Friday, August 10, 2012

Where Have I Been?

The last time I experienced a real moment with my mare was in April, I think, though my mind turns back to January, really, in the way I am about connecting with horses. I had such a distracting, hard winter. It squeezed me from all sides, squeezed her out to the distance.

In part, I let that happen. Something in me said let it rest. But that voice was barely a whisper against the din of self-recrimination. We humans are so flawed in how we bargain with the days, with time, with meaning.  I am, anyway.

I just could not. Horse. 

My work caught me up then, the summer-long freight train of the festival. It's always the same journey to the same destination, always speeding, always hurtling by. Goes so fast, I can't take it in, but then I've been on that train so many times, what more is there to see? It feels like that, like I've seen it all.

But I haven't, of course. It's just finding the time to notice, or being in the right place at the right time. I watched a young new horse try on the joust, his eyes quick and shifting to take in the sweep of stimulus before him: color, sound, collision. I never took my eyes off his face, just couldn't because the process of his struggle to understand was so vividly expressed upon it. It looks like he'll make it, but he has a choice in the matter. That's the very thing that could make him a great joust horse, his having the choice.
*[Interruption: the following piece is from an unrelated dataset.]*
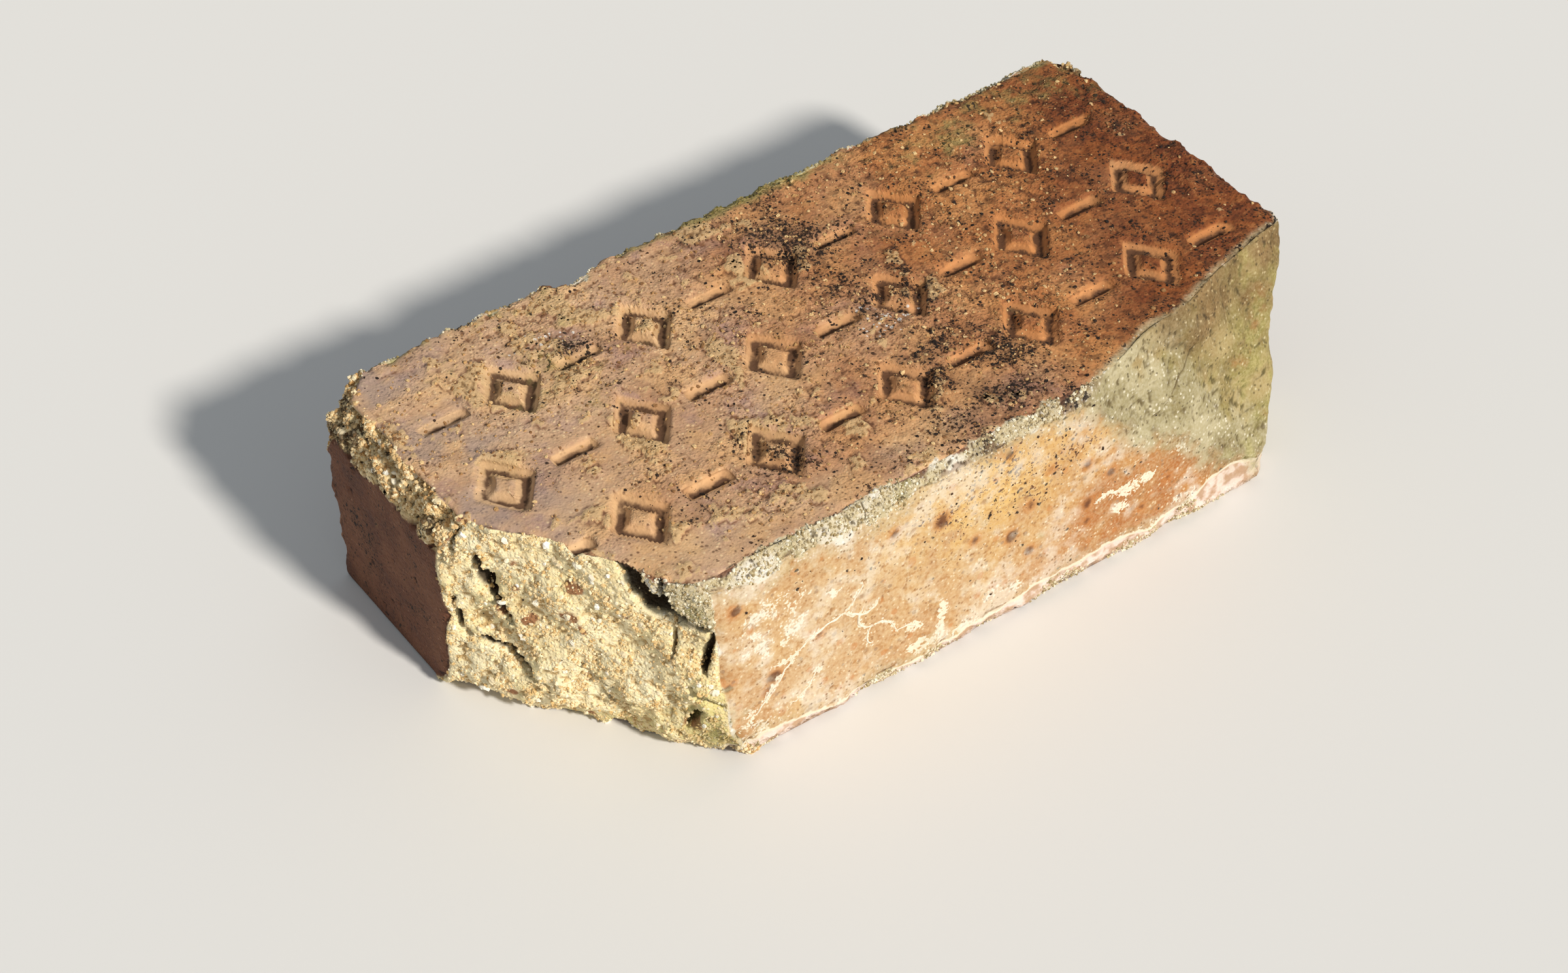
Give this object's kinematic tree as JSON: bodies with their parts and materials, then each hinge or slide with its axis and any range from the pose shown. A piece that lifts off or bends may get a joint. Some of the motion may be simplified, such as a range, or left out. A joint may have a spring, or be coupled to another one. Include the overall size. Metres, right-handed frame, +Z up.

Here at the festival I'm the unofficial Dr. Doolittle. People bring all manner of creatures to me, believing I'll know just what to do. I've tucked young bats back into trees, hosted stunned birds in my guest room until the crowds have gone, crawled belly first under old decking to recover baby wood ducks who'd fallen through. I understand the impulse of people who don't know what to do, but can't stand to worry.


I would go up to the barn from time to time and see her, check on her in the worst of the summer's heat, shine her up with an oily fly spray. She comes when I call her. Never once has she asked Where have you been? But I have. I am.